*Task description:* What is needed is an exact copy of the lines from the one containing "Continue the Blender" to the one containing "return -RIBBON *", both lines included, and no other lines.

## BEGIN Records for the exercise

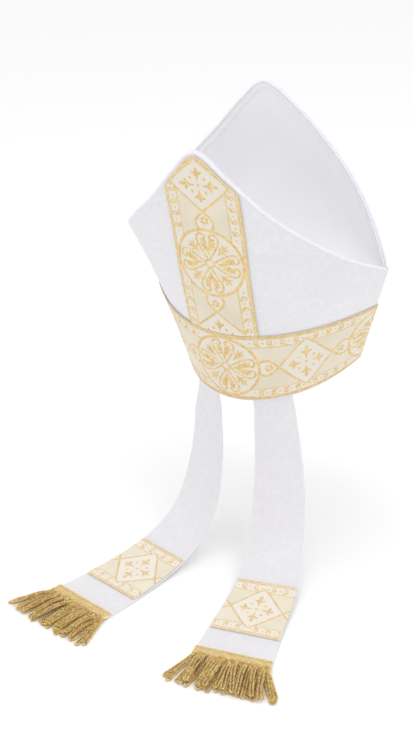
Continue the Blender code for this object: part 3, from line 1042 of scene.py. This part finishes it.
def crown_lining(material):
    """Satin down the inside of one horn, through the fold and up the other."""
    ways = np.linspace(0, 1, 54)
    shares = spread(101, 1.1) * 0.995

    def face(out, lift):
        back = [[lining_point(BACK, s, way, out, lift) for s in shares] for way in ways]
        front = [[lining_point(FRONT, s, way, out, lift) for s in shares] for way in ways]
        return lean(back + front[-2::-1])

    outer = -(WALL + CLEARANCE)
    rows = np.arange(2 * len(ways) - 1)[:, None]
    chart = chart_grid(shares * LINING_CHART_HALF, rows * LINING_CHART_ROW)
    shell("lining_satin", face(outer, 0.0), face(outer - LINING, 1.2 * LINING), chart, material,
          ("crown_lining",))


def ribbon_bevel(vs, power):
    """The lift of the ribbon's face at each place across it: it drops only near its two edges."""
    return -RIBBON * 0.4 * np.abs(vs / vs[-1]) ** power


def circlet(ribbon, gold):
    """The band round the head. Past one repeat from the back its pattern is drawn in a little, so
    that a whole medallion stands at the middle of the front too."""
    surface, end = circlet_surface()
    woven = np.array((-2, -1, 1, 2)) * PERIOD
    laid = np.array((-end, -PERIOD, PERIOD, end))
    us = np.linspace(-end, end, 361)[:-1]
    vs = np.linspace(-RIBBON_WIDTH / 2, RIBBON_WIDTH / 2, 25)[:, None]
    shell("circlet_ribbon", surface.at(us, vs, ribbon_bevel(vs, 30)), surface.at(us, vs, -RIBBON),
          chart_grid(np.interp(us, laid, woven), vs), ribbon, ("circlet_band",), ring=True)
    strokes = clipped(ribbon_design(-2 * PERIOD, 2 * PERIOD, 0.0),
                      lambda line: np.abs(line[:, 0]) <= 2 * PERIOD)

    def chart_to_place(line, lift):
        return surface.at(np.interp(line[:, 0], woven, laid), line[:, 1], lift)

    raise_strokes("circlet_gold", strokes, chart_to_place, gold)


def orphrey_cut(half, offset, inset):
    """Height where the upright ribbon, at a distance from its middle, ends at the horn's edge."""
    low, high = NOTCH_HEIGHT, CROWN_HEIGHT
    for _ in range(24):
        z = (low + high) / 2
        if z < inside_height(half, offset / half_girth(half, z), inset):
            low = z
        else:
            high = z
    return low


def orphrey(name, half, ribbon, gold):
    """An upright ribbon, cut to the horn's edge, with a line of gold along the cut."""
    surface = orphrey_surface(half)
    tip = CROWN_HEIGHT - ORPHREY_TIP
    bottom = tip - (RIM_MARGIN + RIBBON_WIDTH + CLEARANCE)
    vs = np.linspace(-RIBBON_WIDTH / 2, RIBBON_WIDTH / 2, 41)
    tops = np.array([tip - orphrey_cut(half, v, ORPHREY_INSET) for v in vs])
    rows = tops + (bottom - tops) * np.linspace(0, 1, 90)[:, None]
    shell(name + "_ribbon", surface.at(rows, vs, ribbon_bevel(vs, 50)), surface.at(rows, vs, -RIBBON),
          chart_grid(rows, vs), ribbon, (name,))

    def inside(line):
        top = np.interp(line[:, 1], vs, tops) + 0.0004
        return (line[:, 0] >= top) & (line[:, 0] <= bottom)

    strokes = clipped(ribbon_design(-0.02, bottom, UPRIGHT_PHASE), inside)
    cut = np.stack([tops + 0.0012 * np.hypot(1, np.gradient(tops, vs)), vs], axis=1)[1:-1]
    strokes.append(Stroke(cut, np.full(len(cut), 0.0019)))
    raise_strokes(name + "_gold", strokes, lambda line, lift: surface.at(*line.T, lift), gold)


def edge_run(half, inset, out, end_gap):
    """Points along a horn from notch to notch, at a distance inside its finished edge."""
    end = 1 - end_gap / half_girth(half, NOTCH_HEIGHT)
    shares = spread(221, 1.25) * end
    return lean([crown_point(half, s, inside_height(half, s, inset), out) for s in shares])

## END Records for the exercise
## BEGIN Records for the exercise

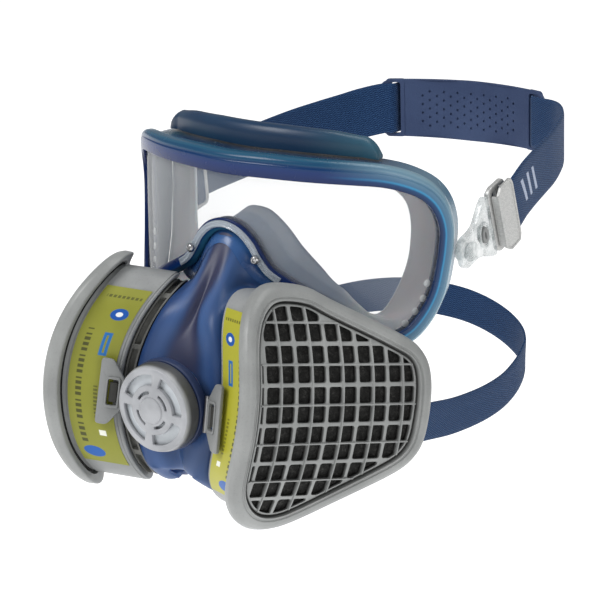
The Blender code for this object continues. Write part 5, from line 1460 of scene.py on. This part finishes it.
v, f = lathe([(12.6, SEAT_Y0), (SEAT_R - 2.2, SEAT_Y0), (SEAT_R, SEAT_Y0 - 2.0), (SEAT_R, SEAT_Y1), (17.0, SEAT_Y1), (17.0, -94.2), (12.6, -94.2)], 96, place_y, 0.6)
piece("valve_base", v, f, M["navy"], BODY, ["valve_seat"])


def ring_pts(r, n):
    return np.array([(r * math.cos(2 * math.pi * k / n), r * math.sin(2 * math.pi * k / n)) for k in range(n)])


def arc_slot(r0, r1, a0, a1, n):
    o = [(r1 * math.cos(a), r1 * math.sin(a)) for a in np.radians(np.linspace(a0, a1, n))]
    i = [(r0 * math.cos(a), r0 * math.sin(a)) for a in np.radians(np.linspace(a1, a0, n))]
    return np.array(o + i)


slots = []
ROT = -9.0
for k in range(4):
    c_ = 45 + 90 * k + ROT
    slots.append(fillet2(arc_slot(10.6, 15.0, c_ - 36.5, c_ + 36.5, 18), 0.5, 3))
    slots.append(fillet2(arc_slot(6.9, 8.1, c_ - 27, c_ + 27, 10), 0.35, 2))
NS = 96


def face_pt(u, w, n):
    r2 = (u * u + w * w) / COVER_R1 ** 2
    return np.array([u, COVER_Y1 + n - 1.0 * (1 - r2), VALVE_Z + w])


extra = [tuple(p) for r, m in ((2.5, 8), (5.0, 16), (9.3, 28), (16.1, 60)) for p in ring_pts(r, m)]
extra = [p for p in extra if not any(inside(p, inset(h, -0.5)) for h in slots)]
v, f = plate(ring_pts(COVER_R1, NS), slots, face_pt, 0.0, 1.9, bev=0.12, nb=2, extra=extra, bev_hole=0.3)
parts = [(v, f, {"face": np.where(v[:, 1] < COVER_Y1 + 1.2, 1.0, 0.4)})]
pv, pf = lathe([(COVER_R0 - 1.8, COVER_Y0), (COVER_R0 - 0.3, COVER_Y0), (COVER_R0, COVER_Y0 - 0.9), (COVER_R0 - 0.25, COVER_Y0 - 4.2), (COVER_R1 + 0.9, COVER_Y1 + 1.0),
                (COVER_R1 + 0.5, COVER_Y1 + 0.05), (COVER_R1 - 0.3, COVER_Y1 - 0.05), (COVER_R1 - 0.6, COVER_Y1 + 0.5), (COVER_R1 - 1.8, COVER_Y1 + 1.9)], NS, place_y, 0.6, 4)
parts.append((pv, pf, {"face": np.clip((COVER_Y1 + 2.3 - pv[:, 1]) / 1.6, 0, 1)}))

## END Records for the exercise

*Reply to the exercise:*
Continue the Blender code for this object: part 3, from line 1042 of scene.py. This part finishes it.
def crown_lining(material):
    """Satin down the inside of one horn, through the fold and up the other."""
    ways = np.linspace(0, 1, 54)
    shares = spread(101, 1.1) * 0.995

    def face(out, lift):
        back = [[lining_point(BACK, s, way, out, lift) for s in shares] for way in ways]
        front = [[lining_point(FRONT, s, way, out, lift) for s in shares] for way in ways]
        return lean(back + front[-2::-1])

    outer = -(WALL + CLEARANCE)
    rows = np.arange(2 * len(ways) - 1)[:, None]
    chart = chart_grid(shares * LINING_CHART_HALF, rows * LINING_CHART_ROW)
    shell("lining_satin", face(outer, 0.0), face(outer - LINING, 1.2 * LINING), chart, material,
          ("crown_lining",))


def ribbon_bevel(vs, power):
    """The lift of the ribbon's face at each place across it: it drops only near its two edges."""
    return -RIBBON * 0.4 * np.abs(vs / vs[-1]) ** power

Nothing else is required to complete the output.